By James Lakin | UNITED STATES
(71 RepublicBreaking) On Thursday, Mr. Richard Rojas got behind the wheel of his Honda Accord, drove to Times Square, and drove his vehicle through a protective barrier, killing 1 and injuring 20. Mr. Rojas reported that he thought the world was going to end and went on to state “I wanted to kill those people” to a traffic officer after the accident, according to a criminal complaint filed by the State of New York. Mr. Rojas has been charged with 1 count of first degree murder and 20 counts of attempted murder. Mr Rojas’s attorney and his crying supporters declined to comment on the matter.
He has been prone to mental health issues and violent outbursts throughout his life, though he never sought treatment for these issues. He also, after returning from the navy, grew increasingly unstable. He reportedly has had multiple run-ins with the law. In one of these instances he threatened to kill an officer. His friends told him to stop with the conspiracy theories and he reportedly got hostile with them and resorted to physical violence, Furthermore, he claimed, and drug tests substantiated, that he was on laced THC, which is linked to violent outbursts such as the one displayed during this incident.

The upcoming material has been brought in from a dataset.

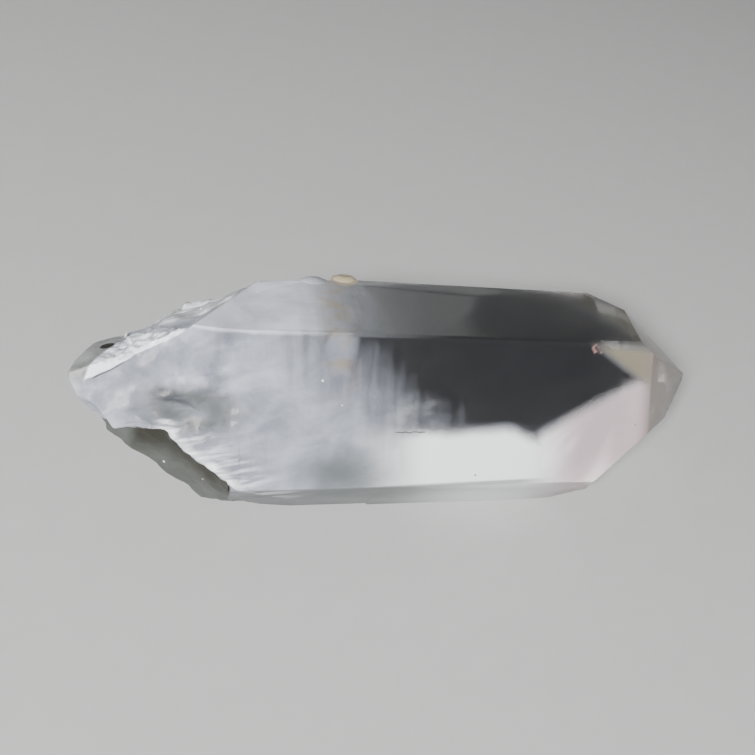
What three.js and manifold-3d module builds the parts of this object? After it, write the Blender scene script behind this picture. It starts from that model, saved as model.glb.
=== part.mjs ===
// A loose quartz crystal: one six-sided prism with a grown point at +X and the broken root at -X, where it came
// off its rock. It lies on one prism face. Millimetres, +Z up.
// While it is made, every place is measured from a point on the resting plane straight below the tip,
// with x towards the tip, y to the back and z up. The last step moves the origin to the middle of its footprint.

import * as THREE from 'three';
import { mergeVertices } from 'three/addons/utils/BufferGeometryUtils.js';
import { ConvexGeometry } from 'three/addons/geometries/ConvexGeometry.js';
import Module from 'manifold-3d';

const wasm = await Module();
wasm.setup();

// Driving dimensions, in mm and degrees
const length = 80.6;
const tipHeight = 14.36;
const taper = 1.24;
const terminalLean = 38.21;
const bigSize = 300;

// The six prism faces by the way they look, as an elevation seen from the front. "wide" is how far the face
// stands from the long axis at the tip, and "past" how far past the tip its terminal face would cut the axis.
const faces = [
  { name: 'front', elevation: 30, wide: 5.8, past: 0 },
  { name: 'lower front', elevation: -30, wide: 14.15, past: 2.4 },
  { name: 'resting', elevation: -90, wide: tipHeight, past: 0 },
  { name: 'lower back', elevation: -150, wide: 11.1, past: 2.2 },
  { name: 'upper back', elevation: 150, wide: 10.3, past: 0 },
  { name: 'top', elevation: 90, wide: 7.15, past: 0 },
];

const tip = new THREE.Vector3(0, 0, tipHeight);
const across = new THREE.Vector3(0, 1, 0);
const up = new THREE.Vector3(0, 0, 1);
const heart = new THREE.Vector3(-length / 2, 1, 12);
const radians = THREE.MathUtils.degToRad;

// A place near the broken end: dx is counted from that end towards the tip
function nearEnd(dx, y, z) {
  return new THREE.Vector3(dx - length, y, z);
}

function solid(geometry) {
  const bare = geometry.clone();
  bare.deleteAttribute('normal');
  bare.deleteAttribute('uv');
  const merged = mergeVertices(bare, 1e-5);
  const vertProperties = new Float32Array(merged.attributes.position.array);
  const triVerts = new Uint32Array(merged.index.array);
  return new wasm.Manifold(new wasm.Mesh({ numProp: 3, vertProperties, triVerts }));
}

// Everything on the outer side of a plane, as one big block
function beyond(point, outward) {
  const block = new THREE.BoxGeometry(bigSize, bigSize, bigSize);
  block.translate(0, 0, bigSize / 2);
  block.applyQuaternion(new THREE.Quaternion().setFromUnitVectors(up, outward));
  block.translate(point.x, point.y, point.z);
  return solid(block);
}

// Everything outside the plane through three places of a fracture
function beyondFracture(a, b, c) {
  const outward = new THREE.Vector3().subVectors(b, a).cross(new THREE.Vector3().subVectors(c, a)).normalize();
  if (outward.dot(new THREE.Vector3().subVectors(heart, a)) > 0) outward.negate();
  return beyond(a, outward);
}

// A face normal: it looks along its elevation and leans towards the tip, then turns with the crystal as it is
// laid on its resting face
function faceNormal(elevation, lean) {
  const side = new THREE.Vector3(0, -Math.cos(radians(elevation)), Math.sin(radians(elevation)));
  side.multiplyScalar(Math.cos(radians(lean)));
  side.x = Math.sin(radians(lean));
  return side.applyAxisAngle(across, radians(taper));
}

// A rounded lump or hollow: a ball stretched to half-lengths along x, y and z, then tilted about z, y and x
function lump(centre, halves, tilt = [0, 0, 0], rings = 10) {
  const ball = new THREE.SphereGeometry(1, 2 * rings, rings);
  ball.scale(...halves);
  ball.applyMatrix4(new THREE.Matrix4().makeRotationFromEuler(new THREE.Euler(...tilt.map(radians))));
  ball.translate(centre.x, centre.y, centre.z);
  return solid(ball);
}

// The grown crystal: a block cut by the prism faces and by the terminal faces that meet in the tip
function grownCrystal() {
  const block = new THREE.BoxGeometry(2 * length, 4 * tipHeight, 3 * tipHeight);
  block.translate(0, 0, 1.5 * tipHeight);
  let crystal = solid(block);
  for (const face of faces) {
    const normal = faceNormal(face.elevation, taper);
    if (face.name !== 'resting') {
      crystal = crystal.subtract(beyond(tip.clone().addScaledVector(normal, face.wide), normal));
    }
    const terminal = faceNormal(face.elevation, terminalLean);
    crystal = crystal.subtract(beyond(tip.clone().addScaledVector(terminal, face.past), terminal));
  }
  return crystal;
}

// Places along the outline of the broken end, from its back top edge round the end to the resting face
const backTop = nearEnd(23.1, 7.1, 24.0);
const topStep = nearEnd(13.4, 8.0, 19.7);
const topBend = nearEnd(6.45, 5.2, 18.2);
const brow = nearEnd(2.85, 4.0, 17.0);
const shoulder = nearEnd(0.75, 2.0, 16.4);
const brokenTip = nearEnd(0, -0.8, 15.3);
const cheek = nearEnd(0.85, -2.5, 13.7);
const lowBend = nearEnd(7.3, -4.2, 5.8);
const lowHeel = nearEnd(14.4, -6.0, 1.25);
const lowEnd = nearEnd(16.0, -6.4, 0);

// The fractures that shape the broken end, each through three places: first the upper ones, then the back,
// then the underside
function breakOff(crystal) {
  const fractures = [
    [nearEnd(14.2, -3.4, 24.4), backTop, topStep],
    [nearEnd(2.5, -2.0, 17.5), nearEnd(13.0, -3.3, 24.4), nearEnd(5.55, 2.7, 19.2)],
    [backTop, topStep, nearEnd(18.0, 12.5, 15.5)],
    [topStep, topBend, nearEnd(7.0, 8.5, 3)],
    [topBend, brow, nearEnd(4.5, 6.5, 4)],
    [brow, shoulder, nearEnd(3.0, 4.0, 4)],
    [shoulder, brokenTip, nearEnd(2.0, 0.5, 5)],
    [brokenTip, cheek, nearEnd(2.5, 1.5, 6)],
    [cheek, lowBend, nearEnd(6.0, 3.1, 4.9)],
    [lowBend, lowHeel, nearEnd(12.0, -1.0, 1.0)],
    [lowHeel, lowEnd, nearEnd(15.0, -1.0, 0.2)],
  ];
  for (const places of fractures) {
    crystal = crystal.subtract(beyondFracture(...places));
  }
  return crystal;
}

// The front of the broken end curves away from the front face like the inside of a shell
function curveFront(crystal) {
  const curveRadius = 36;
  const curveStart = 21.5;
  const facets = 72;
  const outward = faceNormal(faces[0].elevation, taper);
  const alongFace = new THREE.Vector3(1, 0, 0).projectOnPlane(outward).normalize();
  const acrossFace = new THREE.Vector3().crossVectors(outward, alongFace);
  const onFace = tip.clone().addScaledVector(outward, faces[0].wide);
  const centre = onFace.clone().addScaledVector(alongFace, (curveStart - length - onFace.x) / alongFace.x);
  centre.addScaledVector(outward, -curveRadius);
  const turned = new THREE.Matrix4().makeBasis(alongFace, acrossFace, outward).setPosition(centre);
  const roll = new THREE.CylinderGeometry(curveRadius, curveRadius, bigSize, facets);
  roll.applyMatrix4(turned);
  const slab = new THREE.BoxGeometry(bigSize, bigSize, 2 * curveRadius);
  slab.translate(-bigSize / 2, 0, curveRadius);
  slab.applyMatrix4(turned);
  return crystal.subtract(solid(slab).subtract(solid(roll)));
}

// Layers broken back on the upper fracture, each a step lower than the last. A step is the distance of its edge
// from the broken end and three places on the lower layer.
function stepTop(crystal) {
  const steps = [
    [13.6, topStep, nearEnd(8.4, 6.1, 18.8), nearEnd(12.5, -3.4, 24.1)],
    [7.4, topBend, brow, nearEnd(3.6, -1.3, 18.2)],
  ];
  const edgeTurn = 14;
  for (const [edge, ...places] of steps) {
    const side = new THREE.BoxGeometry(bigSize, bigSize, bigSize);
    side.translate(-bigSize / 2, 0, 0);
    side.rotateZ(radians(edgeTurn));
    side.translate(edge - length, 0, 0);
    crystal = crystal.subtract(solid(side).intersect(beyondFracture(...places)));
  }
  return crystal;
}

// A thin lip left standing at the top of the highest step
function addLip(crystal) {
  const places = [
    nearEnd(19.4, 7.6, 22.1), nearEnd(14.2, 8.0, 20.9), nearEnd(13.6, 5.6, 21.6), nearEnd(19.0, 5.4, 22.9),
    nearEnd(19.4, 7.6, 20.1), nearEnd(14.2, 8.0, 18.9), nearEnd(13.6, 4.4, 19.6), nearEnd(19.0, 4.2, 20.9),
  ];
  return crystal.add(solid(new ConvexGeometry(places)));
}

// The shelf: below a ragged line the front layer is missing, and the break behind it shows. The line is given
// as distance from the broken end and height, and small teeth run along the part that faces the end.
function cutShelf(crystal) {
  const line = [[-2, 16], [4.1, 12.8], [5.3, 11.4], [7.2, 11.8], [10.9, 12.9], [12.6, 11.5], [14.4, 10.4],
    [16.4, 9.0], [17.1, 8.8], [18.7, 8.1], [19.1, 4.4], [19.6, -2]];
  const firstTooth = 5;
  const lastTooth = 9;
  const toothLength = 0.9;
  const toothDepth = 0.25;
  const outline = new THREE.Shape();
  outline.moveTo(line[0][0] - length, line[0][1]);
  for (let i = 1; i < line.length; i += 1) {
    const [x0, z0] = line[i - 1];
    const [x1, z1] = line[i];
    const run = Math.hypot(x1 - x0, z1 - z0);
    const teeth = i >= firstTooth && i <= lastTooth ? Math.round(run / toothLength) : 0;
    for (let tooth = 1; tooth < teeth; tooth += 1) {
      const part = tooth / teeth;
      const depth = tooth % 2 ? toothDepth : -toothDepth / 2;
      const x = x0 + part * (x1 - x0) + depth * (z1 - z0) / run;
      const z = z0 + part * (z1 - z0) - depth * (x1 - x0) / run;
      outline.lineTo(x - length, z);
    }
    outline.lineTo(x1 - length, z1);
  }
  outline.lineTo(-length - 5, -2);
  outline.closePath();
  const curtain = new THREE.ExtrudeGeometry(outline, { depth: bigSize, bevelEnabled: false });
  curtain.rotateX(Math.PI / 2);
  curtain.translate(0, bigSize / 2, 0);
  const shelfFoot = nearEnd(11.0, -6.9, 11.9);
  const rightShelf = beyondFracture(shelfFoot, nearEnd(18.6, -11.4, 7.2), lowEnd);
  const leftShelf = beyondFracture(shelfFoot, nearEnd(5.1, -4.0, 9.7), lowBend);
  return crystal.subtract(solid(curtain).intersect(rightShelf).intersect(leftShelf));
}

// The long hollow on the front of the broken end, the scoop of the bright fracture above it, a small pit in the
// rim beside that, and the notch between the broken tip and the shelf
function hollows(crystal) {
  const hollow = lump(nearEnd(11.6, -8.65, 15.6), [6.8, 2.1, 2.4], [60, -16, -6], 12);
  const scoop = lump(nearEnd(5.7, -0.6, 21.6), [5.4, 2.4, 2.6], [-7, -30, -4], 12);
  const pit = lump(nearEnd(4.7, 1.4, 18.7), [0.8, 0.48, 0.7], [-6, -28, 45]);
  const notch = lump(nearEnd(2.1, -2.0, 8.6), [2.4, 6.0, 2.4], [-37, 0, 0]);
  return crystal.subtract(hollow).subtract(scoop).subtract(pit).subtract(notch);
}

// Worn lower edges: a narrow ledge along the lower front face that stops at a nick, and its end at the shelf
function cutLedge(crystal) {
  const nick = -43.4;
  const block = new THREE.BoxGeometry(bigSize, bigSize, bigSize);
  block.translate(nick - bigSize / 2, 0, 0);
  const corner = (x, y, z) => new THREE.Vector3(x, y, z);
  const ledge = beyondFracture(corner(-43.8, -10.4, 3.2), corner(-58.9, -11.55, 4.85), corner(-44, -8.35, 0));
  const ledgeEnd = beyondFracture(corner(-53.2, -8.4, 0), lowEnd, corner(-60.5, -10.3, 2.6));
  return crystal.subtract(solid(block).intersect(ledge)).subtract(ledgeEnd);
}

// A long narrow chip off the back edge of the top face, and two small growths on it: a low one and a grain
function backEdge(crystal) {
  const places = [[-45.5, 8.3, 23.5], [-57.0, 7.2, 23.97], [-57.0, 9.3, 22.1]];
  const chip = beyondFracture(...places.map((place) => new THREE.Vector3(...place)));
  const lowGrowth = lump(new THREE.Vector3(-50.3, 7.9, 23.35), [1.9, 1.1, 0.8], [0, 4, 0]);
  const grain = lump(new THREE.Vector3(-46.3, 8.75, 23.12), [1.75, 1.3, 1.12], [0, 5, 0]);
  return crystal.subtract(chip).add(lowGrowth).add(grain);
}

// The very tip is worn to a small blunt spot
function bluntTip(crystal) {
  const wear = 0.35;
  const outward = new THREE.Vector3(1, -0.25, -0.1).normalize();
  return crystal.subtract(beyond(tip.clone().addScaledVector(outward, -wear), outward));
}

let crystal = grownCrystal();
crystal = breakOff(crystal);
crystal = curveFront(crystal);
crystal = stepTop(crystal);
crystal = addLip(crystal);
crystal = cutShelf(crystal);
crystal = hollows(crystal);
crystal = cutLedge(crystal);
crystal = backEdge(crystal);
crystal = bluntTip(crystal);

const cut = crystal.getMesh();
const geometry = new THREE.BufferGeometry();
geometry.setAttribute('position', new THREE.BufferAttribute(cut.vertProperties, 3));
geometry.setIndex(new THREE.BufferAttribute(cut.triVerts, 1));
geometry.computeBoundingBox();
const middle = geometry.boundingBox.getCenter(new THREE.Vector3());
geometry.translate(-middle.x, -middle.y, 0);
geometry.computeVertexNormals();

const quartz = new THREE.MeshStandardMaterial({ color: 0xd9dde3, roughness: 0.15, metalness: 0 });
const quartzCrystal = new THREE.Mesh(geometry, quartz);
quartzCrystal.name = 'quartz_crystal';

const model = new THREE.Group();
model.add(quartzCrystal);

export default model;
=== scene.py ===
import math

import bmesh
import bpy
from mathutils import Matrix, Vector, kdtree, noise


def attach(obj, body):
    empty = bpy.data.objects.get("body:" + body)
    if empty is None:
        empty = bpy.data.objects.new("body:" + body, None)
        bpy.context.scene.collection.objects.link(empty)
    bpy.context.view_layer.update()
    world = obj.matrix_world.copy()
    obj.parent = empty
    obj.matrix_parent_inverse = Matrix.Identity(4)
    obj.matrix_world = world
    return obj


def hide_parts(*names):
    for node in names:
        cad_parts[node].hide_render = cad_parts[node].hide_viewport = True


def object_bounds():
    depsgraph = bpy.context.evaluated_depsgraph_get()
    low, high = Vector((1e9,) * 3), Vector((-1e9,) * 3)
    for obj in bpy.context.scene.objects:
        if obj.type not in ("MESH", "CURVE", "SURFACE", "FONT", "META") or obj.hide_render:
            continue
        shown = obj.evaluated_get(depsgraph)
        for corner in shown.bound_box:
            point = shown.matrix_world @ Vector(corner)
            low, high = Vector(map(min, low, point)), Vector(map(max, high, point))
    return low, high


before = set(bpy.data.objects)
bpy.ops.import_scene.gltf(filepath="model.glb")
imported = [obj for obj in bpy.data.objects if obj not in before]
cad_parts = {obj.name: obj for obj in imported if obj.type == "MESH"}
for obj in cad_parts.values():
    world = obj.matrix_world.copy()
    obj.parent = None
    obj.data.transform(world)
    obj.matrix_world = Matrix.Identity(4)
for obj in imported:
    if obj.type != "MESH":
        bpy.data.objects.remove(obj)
cad_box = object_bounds()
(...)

Mr. Rojas drove for nearly three blocks and consistently hit people until he hit a security barrier. Security barriers were recently installed in Times Square to prevent instances like this. In the last year there have been several ISIL inspired car attacks against citizens, with the attack in Nice, France being one of the most prominent. This barrier may have saved New York from dozens of casulties that could have incured as a result of Mr. Rojas’s rampage.
As a result of this incident a question arises; how safe is Times Square? Prior to New Years Eve Mayor DeBlasio called it “the safest venue in the world”. Does this still stand to be true if an intoxicated man was able to cause so much harm? And with recent threats by ISIL does more need to be done? When asked how safe she felt at Times Square, New Yorker Sonia Marinez, 69, told the New York Times “Not at all. I’m so scared walking there. I’m always looking over my shoulder.” This is a question that will need to be evaluated by numerous law enforcement agencies to ensure the safety of citizen in the day and age this is.